A construção civil continua de vento em popa, mas os trabalhadores estão diminuindo, pois a maioria é latina e não tem documentos. É uma espécie de bola de neve e essa mão-de-obra vai faltar em breve.


Como aqui cada estado tem suas próprias leis, a coisa é mais severa onde governadores republicanos seguem à risca a cartilha de Trump. Já em estados governados por democratas, a coisa funciona de forma mais liberal. Mas há leis federais que devem ser cumpridas.


As igrejas, que abrigavam em seus cultos muita gente ilegal, andam vazias. A ordem do presidente para que as autoridades possam prender imigrantes ilegais nos templos tem aterrorizado muita gente. Antes, era ilegal prender imigrantes em igrejas. Vários juízes já contestaram essa decisão de Trump. O medo maior dos pais é serem presos e separados de seus filhos.

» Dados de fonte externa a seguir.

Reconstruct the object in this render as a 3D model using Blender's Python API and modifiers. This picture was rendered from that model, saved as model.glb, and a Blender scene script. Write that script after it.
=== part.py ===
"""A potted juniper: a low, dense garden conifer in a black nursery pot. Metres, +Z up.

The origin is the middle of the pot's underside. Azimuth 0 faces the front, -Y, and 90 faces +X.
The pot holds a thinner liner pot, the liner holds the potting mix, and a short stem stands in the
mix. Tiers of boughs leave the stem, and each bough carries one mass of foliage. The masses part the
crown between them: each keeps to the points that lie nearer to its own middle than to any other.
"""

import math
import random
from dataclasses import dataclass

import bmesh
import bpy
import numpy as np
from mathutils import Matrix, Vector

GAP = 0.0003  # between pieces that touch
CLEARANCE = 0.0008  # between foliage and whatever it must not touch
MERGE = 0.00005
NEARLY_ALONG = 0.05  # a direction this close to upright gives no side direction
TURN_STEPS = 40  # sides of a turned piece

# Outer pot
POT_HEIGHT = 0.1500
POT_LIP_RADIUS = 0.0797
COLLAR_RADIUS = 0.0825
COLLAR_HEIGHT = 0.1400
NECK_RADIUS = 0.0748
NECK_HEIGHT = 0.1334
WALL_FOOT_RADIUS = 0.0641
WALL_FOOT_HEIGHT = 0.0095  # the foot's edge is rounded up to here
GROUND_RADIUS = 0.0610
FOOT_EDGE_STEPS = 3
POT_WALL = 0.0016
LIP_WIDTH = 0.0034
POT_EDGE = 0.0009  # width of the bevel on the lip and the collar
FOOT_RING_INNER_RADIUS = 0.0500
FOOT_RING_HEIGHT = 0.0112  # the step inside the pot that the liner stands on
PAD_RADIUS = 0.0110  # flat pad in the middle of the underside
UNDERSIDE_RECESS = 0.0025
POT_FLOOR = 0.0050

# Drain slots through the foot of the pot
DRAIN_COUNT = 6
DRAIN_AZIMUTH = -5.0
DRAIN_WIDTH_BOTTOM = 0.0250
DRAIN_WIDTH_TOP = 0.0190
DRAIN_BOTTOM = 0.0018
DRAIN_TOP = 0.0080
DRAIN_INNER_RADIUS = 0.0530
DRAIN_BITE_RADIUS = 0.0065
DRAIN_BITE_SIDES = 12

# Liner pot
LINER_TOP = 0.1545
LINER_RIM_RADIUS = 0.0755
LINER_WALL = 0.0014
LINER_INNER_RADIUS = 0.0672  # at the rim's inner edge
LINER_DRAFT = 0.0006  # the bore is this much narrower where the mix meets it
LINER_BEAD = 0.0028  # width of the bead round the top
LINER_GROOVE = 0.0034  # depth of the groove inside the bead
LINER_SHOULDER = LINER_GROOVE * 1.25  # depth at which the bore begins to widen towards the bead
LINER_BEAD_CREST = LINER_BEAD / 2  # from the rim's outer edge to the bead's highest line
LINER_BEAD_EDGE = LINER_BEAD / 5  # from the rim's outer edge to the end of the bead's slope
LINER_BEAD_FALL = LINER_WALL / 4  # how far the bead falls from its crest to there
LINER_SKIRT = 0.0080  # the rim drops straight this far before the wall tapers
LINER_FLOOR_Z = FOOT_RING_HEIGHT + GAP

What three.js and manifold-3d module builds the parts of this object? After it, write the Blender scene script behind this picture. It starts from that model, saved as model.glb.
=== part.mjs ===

A instabilidade econômica e as novas tarifas impostas pelo governo Trump são o assunto do momento. Ninguém sabe para que lado seguir. Produtos supérfluos, nem pensar. O básico já está difícil comprar. O poder aquisitivo realmente caiu. Funcionários de lojas, que antes tinham comissões gordas, hoje vivem apenas do salário, que perdeu poder de compra, pois as vendas caíram substancialmente. Donos de lojas em shoppings estão desesperados porque pagam aluguéis altíssimos e não estão conseguindo vender nem para pagar suas obrigações.


Com todos esses problemas, os EUA ainda são a maior potência econômica do mundo. Por quanto tempo, ninguém sabe. Os que votaram em Trump, baseados na promessa de America Great Again (América Forte de Novo, em tradução livre), estão começando a se arrepender. Se antes ele era considerado um grande presidente na área econômica, pelo que fez em seu primeiro governo, hoje a realidade mudou.


O empresário Elon Musk, antes respeitado e admirado, vive momentos terríveis, pois as vendas dos carros Tesla caíram de forma assustadora. Pelas ruas, muitos modelos exibem adesivos que dizem o seguinte: “I bought it before all this happened” (Eu comprei o carro antes disso tudo acontecer). Há casos mais extremos em que concessionárias Tesla e seus carros estão sendo alvo de vandalismo, com incêndios e depredações.


A recessão mundial está a caminho e sentimos isso a cada dia. O grande sonho americano está se tornando um pesadelo jamais imaginado pelos imigrantes. São os novos tempos de incertezas, desafios e muita resiliência. O mundo está de cabeça para baixo e a maior potência entre os países vive dias de preços absurdos, de instabilidade econômica e de muita indefinição. Porém, pelo futuro dos filhos, ainda vale a pena sonhar. Até quando, ninguém sabe dizer!